Whatever you think of politicians - today as well as yesterday- they are folk heroes. Folk heroes are those whose deeds we remember and even use as examples of what to do as well as what not to do.

This week is the birthday week of Franklin Delano Roosevelt, 32nd U.S. President. Born January 30, 1882, this New York native was elected to four terms (1933-1945). In total, he  served for 12 years and four terms, and was the only president ever to serve more than eight years.

To his credit: 
  • During the  Great Depression, he took charge to restore public confidence. He spoke directly to the nation in a series of radio  "fireside chats."
  • His ambitious New Deal programs and reforms redefined the role of the federal government in the lives of Americans. 
  • He led the United States from isolationism to victory over Nazi Germany and its allies in World War II.
  • Spearheading  the  wartime alliance between Britain, the Soviet Union and the United States, he helped to shape the building blocks of what would later become the United Nations.  
Want to know more about FDR? Click here to learn more about folk heroes and heroines.

Tuesday, January 21, 2014

Ordinary Rose to Extraordinary

Monument Men 

Here's our tribute to the incredible Monument Men who helped save Europe's historic art:

They took on a task that many underestimated; including their own forces. It became one of America and Britain’s greatest art recovery operation. 

This name may ring a bell. There is a film entitled The Monuments Men being released in the theaters February 7th, which provides a dramatic reenactment of what many of those men endured to save Europe’s historic art.

Go back to the Fall of 1943. The Sicilian landings during World War II marked the beginning of the Allied Italian campaign and the start of the Monument Men. British and American art experts and curators worked together throughout the war to maintain as many art pieces as possible. However, they faced flak for their lack of military experience. They were considered to be a group of art historians, architects, artists, archaeologists and archivists who in short were “a straight civilian lot” at the start of operations in Italy.

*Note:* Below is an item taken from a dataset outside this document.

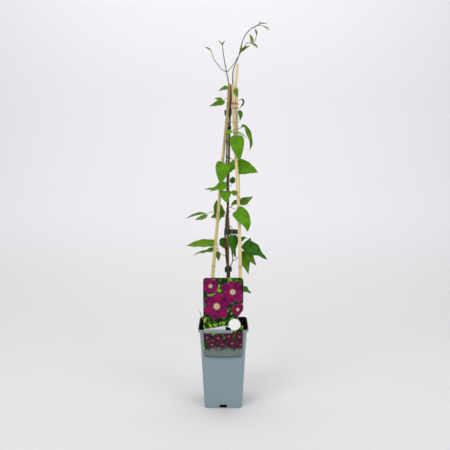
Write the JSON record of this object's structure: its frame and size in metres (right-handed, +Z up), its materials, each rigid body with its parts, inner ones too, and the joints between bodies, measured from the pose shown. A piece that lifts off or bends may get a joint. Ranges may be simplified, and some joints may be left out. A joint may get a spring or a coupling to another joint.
{
  "type": "potted clematis on a cane trellis",
  "caption": "Young climbing plant with compound leaves, tied to tall bamboo canes in a square tapered pot, with a hang card on the pot's rim",
  "frame": {"origin": "middle of the pot's flat base, on the surface that the pot stands on", "axes": "+Z up along the canes, +X to the viewer's right, +Y away from the front of the pot, which carries the label"},
  "size_m": [0.1822, 0.1109, 0.835],
  "materials": {
    "pot_plastic": "satin",
    "peat": "matte",
    "bamboo_tan": "satin",
    "bamboo_pale": "satin",
    "bamboo_olive": "satin",
    "bark": "matte",
    "shoot_green": "matte",
    "shoot_purple": "matte",
    "dry_stalk": "matte",
    "pale_wire": "satin",
    "ring_rubber": "matte",
    "tie_tape": "satin",
    "card": "satin",
    "leaf": "satin",
    "leaf_bright": "satin",
    "leaf_dark": "satin"
  },
  "bodies": {
    "root": {"pot": "pot_plastic", "soil": "peat", "cane_left": "bamboo_tan", "cane_right": "bamboo_pale", "cane_tall": "bamboo_pale", "cane_middle": "bamboo_olive", "stem_main": "bark", "stem_second": "bark", "shoot_left": "shoot_green", "shoot_right": "shoot_purple", "stalk": "dry_stalk", "band_wire": "pale_wire", "ring_upper": "ring_rubber", "ring_lower": "ring_rubber", "label": "card", "tape_top": "tie_tape", "tape_mid": "tie_tape", "tape_right": "tie_tape", "tape_low": "tie_tape", "leaf_cap_left": "leaf", "leaf_top_left": "leaf", "leaf_top_right": "leaf", "leaf_curl": "leaf_dark", "leaf_hang_right": "leaf_dark", "leaf_droop": "leaf", "leaf_large_hang": "leaf_bright", "leaf_broad_left": "leaf_bright", "leaf_broad_right": "leaf_bright", "leaf_forked_left": "leaf_bright", "leaf_small_dark": "leaf_dark", "leaf_centre": "leaf_bright", "leaf_twine_right": "leaf", "leaf_half_moon": "leaf_bright", "leaf_behind_left": "leaf", "leaf_long_left": "leaf", "leaf_round_left": "leaf_dark", "leaf_shade_right": "leaf_dark", "leaf_maple_right": "leaf_dark", "leaf_low_right": "leaf_dark"}
  },
  "joints": []
}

In the eyes of soldiers, they had no business moving around a war role-playing and telling colonels and generals what not to bomb. Their nickname, “the Venus Fixers” lasted much of the war, but it didn’t undermine their gusto.

Their story is truly incredible. They began as a group of two British officers and friends, and by the end of the war their group expanded to 27 total. They created safe landmarks for the art and tried to prevent areas with large amounts of art from getting bombed. While they were saving the art, they also had to dodge German mines and Allied bombs.

By the end of the war, they had covered the Italian peninsula from east to west and north to south and initiated repair work on 700 historic buildings. In the face of an ‘art lover’s nightmare’ these Monument Men showed their countries they were true hero’s living an art historian’s dream. 

To learn more about folk heroes and heroines, click here.

Tuesday, January 14, 2014

Digging up History

January's Multiplicities


The month of January was named after the Roman god Janus. Janus is also the Roman word for door. The god Janus had two faces which allowed him to look forwards into the coming year and backwards into the past year. 

The original Roman calendar only had 10 months. January and February were not included, but were added later.

Here are some historical events that took place in January:

1773   Captain James Cook becomes the first explorer to cross the Antarctic Circle.
1819   Simon Bolivar proclaims the Republic of Colombia.
1916   The Professional Golfers Association (PGA) is formed.
1917   The United States buys the Virgin Islands.
1973   Ferdinand Marcos becomes President for Life "of the Philippines."

Tuesday, January 7, 2014

Soul Food Keeps Away the Chill

Soup Lore

Soup dates back as early as 6000 BC. Preparing a combination of ingredients in a pot was ideal for both sedentary and traveling cultures. Over time they evolved to reflect regional food choices. 
Think Spanish gazpacho and Italian minestrone and you get the idea.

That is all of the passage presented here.